Seismic responses of multi-story building isolated by Lead-Rubber Bearings considering effects of the vertical stiffness and buckling behaviors

Abstract

Elastomeric isolation bearing is one of the most commonly efficient devices and widely applied for protecting constructions in the earthquake regions. Its significant lateral deformation during operation, however, may affect its load-carrying capacity, especially the stability of the bearing. The current preliminary design method often focuses on shear behavior without effects of vertical stiffness and stability conditions that do not reflect the practical operation of devices. The paper presents the effect of vertical stiffness and buckling behavior on the seismic performance of lead-rubber bearing (LRB) used for seismic isolation in multi-story buildings.
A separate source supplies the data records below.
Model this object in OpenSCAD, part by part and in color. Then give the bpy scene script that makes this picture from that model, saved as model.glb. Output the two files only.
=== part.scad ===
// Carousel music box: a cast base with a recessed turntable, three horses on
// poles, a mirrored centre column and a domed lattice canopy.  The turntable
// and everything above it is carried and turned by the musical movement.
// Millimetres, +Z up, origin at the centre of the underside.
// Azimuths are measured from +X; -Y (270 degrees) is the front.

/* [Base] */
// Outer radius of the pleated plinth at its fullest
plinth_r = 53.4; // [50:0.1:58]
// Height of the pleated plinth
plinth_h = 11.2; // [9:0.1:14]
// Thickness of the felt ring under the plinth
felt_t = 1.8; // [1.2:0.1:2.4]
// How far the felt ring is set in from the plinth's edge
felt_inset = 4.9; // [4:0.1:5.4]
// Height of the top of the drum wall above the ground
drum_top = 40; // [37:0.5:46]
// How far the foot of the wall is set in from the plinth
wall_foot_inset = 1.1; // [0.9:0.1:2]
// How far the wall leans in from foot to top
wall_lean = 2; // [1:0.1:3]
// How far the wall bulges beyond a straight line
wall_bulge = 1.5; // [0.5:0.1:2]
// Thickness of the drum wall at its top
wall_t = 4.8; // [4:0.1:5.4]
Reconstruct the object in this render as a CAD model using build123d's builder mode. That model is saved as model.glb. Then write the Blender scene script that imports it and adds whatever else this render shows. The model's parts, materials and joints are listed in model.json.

The effective parameters of LRB are estimated by the single-mode spectral analysis method, through a bilinear model, calculated by a typical target spectrum of Eurocode 8. A two-spring equivalent model is employed to study the effects of the vertical stiffness and critical buckling load that is varied as a function of lateral deformation. A set of time history nonlinear analysis is conducted to investigate the effects of vertical stiffness and critical buckling load on the seismic responses of building structures. The findings show the taking into account of the vertical stiffness and buckling behavior results in an increase of lateral displacements and a decrease of the lateral force and the floor acceleration of the isolated building.